LUISELLI: Die Christianisierung der ersten Jahrhunderte war keine offizielle, „von oben“ organisierte Christianisierung. Es boten sich dazu die unterschiedlichsten Gelegenheiten. Die Kriegsgefangenen beispielsweise. Die Christen, die bei den Barbaren-Einfällen gefangen wurden und durch ihre große, mitreißende Menschlichkeit die Aufmerksamkeit ihrer Herren auf sich gelenkt hatten. Diese Dynamik ist schon ab der zweiten Hälfte des 3. Jahrhunderts belegt. Davon berichtet beispielsweise ein äußerst bemerkenswerter christlicher Dichter, Commodianus, wenn er sagt, daß heidnische Goten christlichen Gefangenen zu essen gaben. Ein weiterer „Kanal“ waren auch die Kaufleute, die einen Kontakt zwischen der römischen Welt „innerhalb der Grenzen“ des Römischen Imperiums und der römischen Welt „außerhalb der Grenzen“ herstellten. Darüber weiß Tacitus zu berichten. Es handelte sich weder um eine gelehrte, noch organisierte Christianisierung. Sondern vielmehr um Begegnungen zwischen einfachen Leuten, der breiten Masse des Volkes. Kurzum: im Falle des gotischen Teils, des germanischen – sowohl jenseits des Rheins als auch im britannischen Bereich, also bei den Angelsachsen – und des keltischen, also im äußersten Westen Britanniens und Irlands, konnte ich feststellen, daß die ersten christlichen Samen gerade von diesen einfachen Menschen ausgestreut wurden. Daß es so zu den ersten Gläubigen kam. Die offizielle Kirche kam immer erst später hinzu, wenn sie sich also dieser Präsenz von Gläubigen in der nicht-römischen Welt bewußt wurde. Dann wurden ad hoc Bischöfe eingesetzt, als Hirten dorthin geschickt.

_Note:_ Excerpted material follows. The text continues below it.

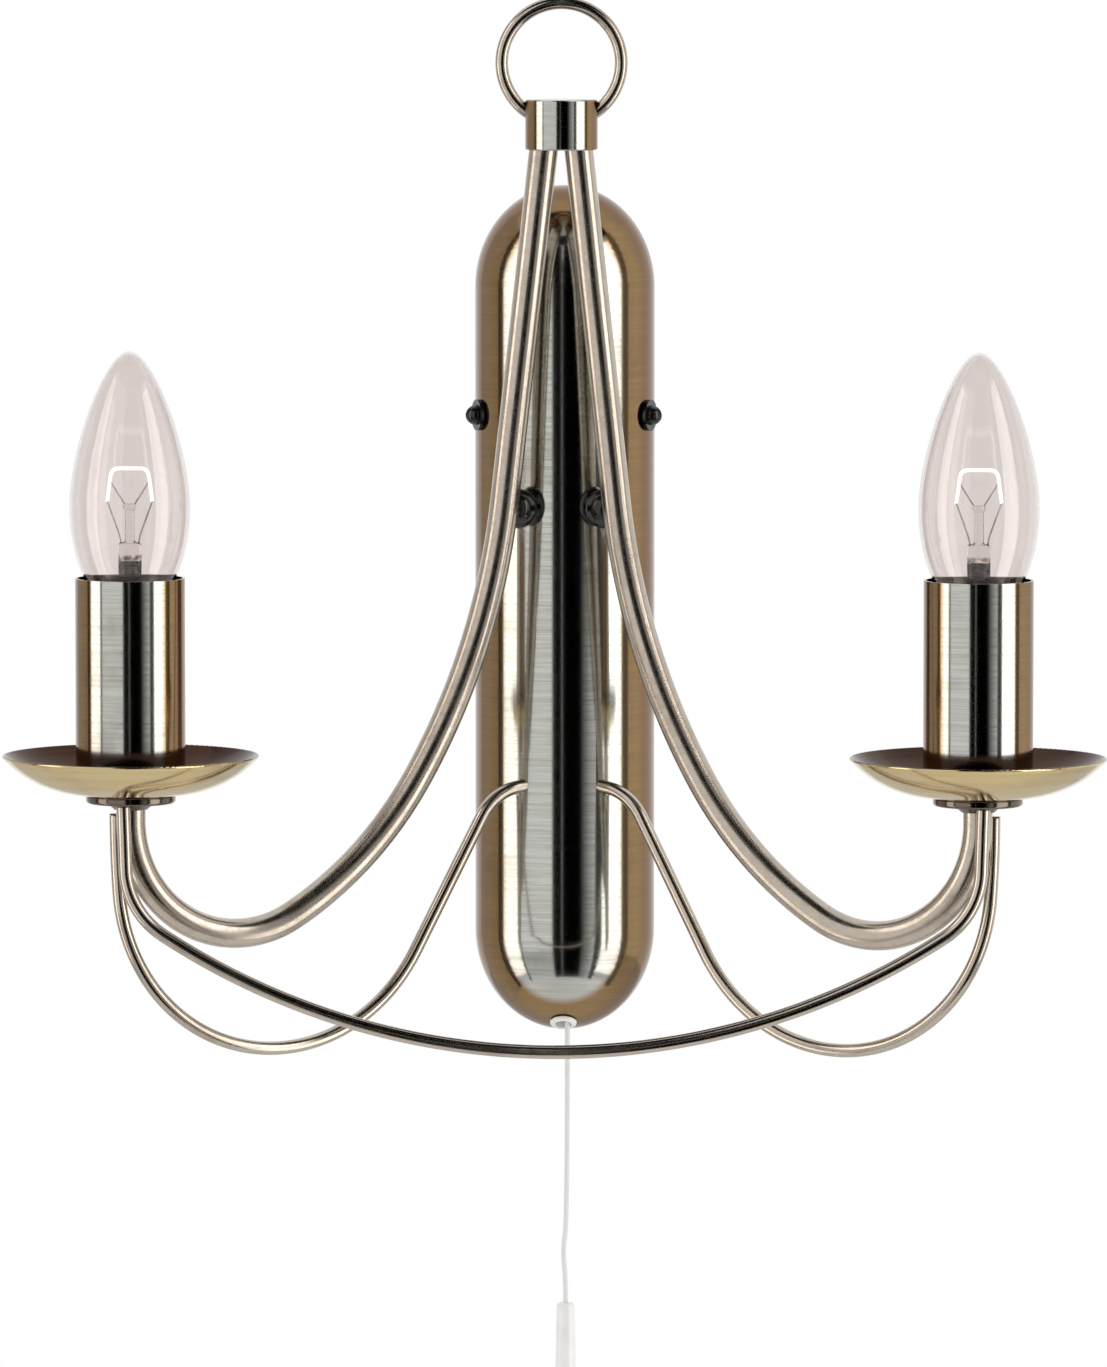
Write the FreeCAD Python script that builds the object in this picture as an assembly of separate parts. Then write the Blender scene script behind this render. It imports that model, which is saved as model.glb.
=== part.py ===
"""Double arm wall sconce: a back cover on a wall bracket, two bent arms with candle lights and a pull cord.

Frame: millimetres, +Z up. The wall is the plane y = 0 and the sconce stands in front of it, towards -Y.
The origin is the middle of the wall bracket's back face. "Depth" means the distance in front of the wall.
"""

import FreeCAD, Part

import math
import os
from dataclasses import dataclass

V = FreeCAD.Vector
UP = V(0, 0, 1)
SIDES = {"left": -1, "right": 1}

# ---------------------------------------------------------------- driving dimensions

# Back cover: a half-round shell of revolution with elliptical ends
COVER_RADIUS = 26.9
COVER_LENGTH = 254.0
COVER_END_BEYOND = 3.6
COVER_WALL = 0.9

# Wall bracket: a strap with two fixing holes, and a cross piece whose ears take the side screws
STRAP_WIDTH = 26.0
STRAP_SHORT = 24.0
STRAP_CORNER = 7.0
SHEET = 1.5
FIXING_SPACING = 150.0
FIXING_HOLE_RADIUS = 2.25
EAR_HEIGHT = 14.0
EAR_MARGIN = 5.5
EAR_INSET = 2.4
BEND_RADIUS = 2.4
CABLE_ENTRY_BELOW = 28.0
CABLE_HOLE_RADIUS = 6.0
CABLE_BORE_RADIUS = 4.5
BUSH_FLANGE = 1.6

# Side screws: they clamp the cover to the bracket's ears
SCREW_HEIGHT = 58.6
SCREW_ANGLE = 21.0
SCREW_RADIUS = 2.0
SCREW_FLANGE_RADIUS = 4.65
SCREW_FLANGE = 1.0
SCREW_HEAD_RADIUS = 3.0
SCREW_HEAD = 3.2
SCREW_SLOT = 0.8
SCREW_SLOT_DEPTH = 1.1
SCREW_REACH = 3.0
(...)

In Ihrem Buch beschreiben Sie die Geschichte der Christianisierung bis zum 9. Jahrhundert. Im Jahr 813 wurde das Konzil von Tours abgehalten – in einem gewissen Sinne die „Offiziellmachung“ der christlichen Inkulturation...
LUISELLI: Das Konzil von Tours stellt eine epochale Wende dar, einen grundlegenden Moment. Unter Kanon 17 legt die Gemeinschaft der Konzilsväter fest, daß die Prediger-Texte, die von der großen vorherigen patristischen Tradition überliefert worden waren,ýnicht mehr auf Lateinisch wiederholt werden sollten, sondern „rusticam Romanam linguam aut Theodiscam, quo facilius cuncti possint intellegere quae dicuntur“, also in der derben „römischen“ Sprache, oder in der „deutschen“ Sprache, damit alle besser verstehen könnten, was gesagt wird. Nichts anderes also als die Anerkennung der großen geokulturellen Komponenten, aus denen das Imperium Karls des Großen bestand: die Welt, die römisch gewesen war, die romanische Welt, lateinischer Tradition, bis zum Rhein-Gebiet; und die germanische Welt, ab dem Rhein-Gebiet. Beim Konzil von Tours waren Bischöfe beider Komponenten vertreten. Auf der romanischen Seite sollte das Predigen, von diesem Moment an, in „römischer“, aber „derbe“ Sprache erfolgen, also in den Idiomen, die vom Lateinischen abstammten; auf der anderen Seite in den germanischen Redeweisen. Diese beiden großen geopolitischen Realitäten – das ehemals gallische Romanische, das heutige Französisch, und das Germanische – waren jene Nationen, die die Protagonisten der Geschichte Europas und der Welt werden sollten.